In 1955, when he became Chief Minister, within a year he moved a resolution in the House of Representatives demanding “a new constitution for Jamaica, providing for complete self-government in all our internal affairs”. In 1957, Jamaica took a major step forward with the achievement of full internal self-government, and Norman Manley became the country’s first premier.
He had also sought to achieve Jamaica’s Independence through a Federation of the West Indies. It was an indicator of his deep commitment to democracy that in 1961, he offered the Jamaican people a referendum on Federation, and accepted their decision to withdraw from the federal experiment. With characteristic sense of purpose, he devoted his energies to securing Independence for Jamaica on its own by setting in motion the machinery for the drafting of the Independence constitution. By a cruel twist of fate he did not become Jamaica’s first prime minister, but there can be no doubt that when Jamaica celebrated its Independence on August 6, 1962, Norman Manley, the doyen of Jamaican nationalism, had been both architect and builder.
Today, after five decades of Independence, there is no doubt that the national project to which he devoted his life has been disintegrating for some time. A poll conducted during the 50th anniversary of Jamaica’s Independence showed that a majority of Jamaicans thought that we would have been better off as a British colony. The murder rate, which was 13 in 1962, Norman Manley’s last year as Jamaica’s premier, has repeatedly gone over the 1,500 mark in the last decade. Over the last four decades, Jamaica’s economic growth has averaged less than one per cent per year.
On the social side, we are only too aware of the extent to which family bonds and community ties have weakened, while violence and aggression are being increasingly regarded as legitimate responses. In short, the drift towards lawlessness and indiscipline and the weakening of traditional values continue to undermine the old authority systems.
How do we assess Norman Manley’s relevance to today’s Jamaica? As we continue to face a social crisis of immense proportions, our young people need to be constantly reminded of the difference that Norman Manley made to national development. They badly need positive role models to emulate and none more fitting than the man who we honour today.

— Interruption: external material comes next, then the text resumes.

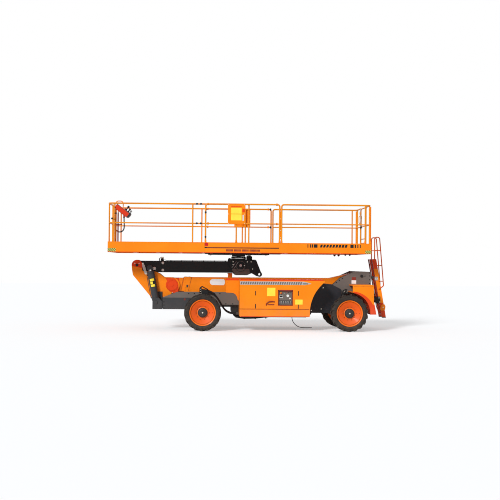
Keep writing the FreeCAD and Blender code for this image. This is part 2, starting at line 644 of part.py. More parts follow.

His sustained pursuit of excellence, his fixity of purpose, his iron-clad integrity, and his commitment to family and community provide an example and a vision of our possibilities that need to be constantly presented to the youth of Jamaica by both the media and the school curriculum.
Today, too few Jamaicans know of Norman Manley, and it is for this reason that I want to end this lecture by again commending the law school, so appropriately named in his memory, for the part that this annual lecture plays in keeping before us the memory of one of the greatest Jamaicans of all times.
Norman Manley was an intellectual giant, brilliant advocate, a man of inflexible integrity, a man of an assailable and monumental dignity, visionary leader of men, statesman, patriot, truly the father of the nation.
I highly recommend the outstanding biography of Norman Manley – Norman Washington Manley and The Making of Modern Jamaica by Arnold Bertram, a mind of information and knowledge about our national hero.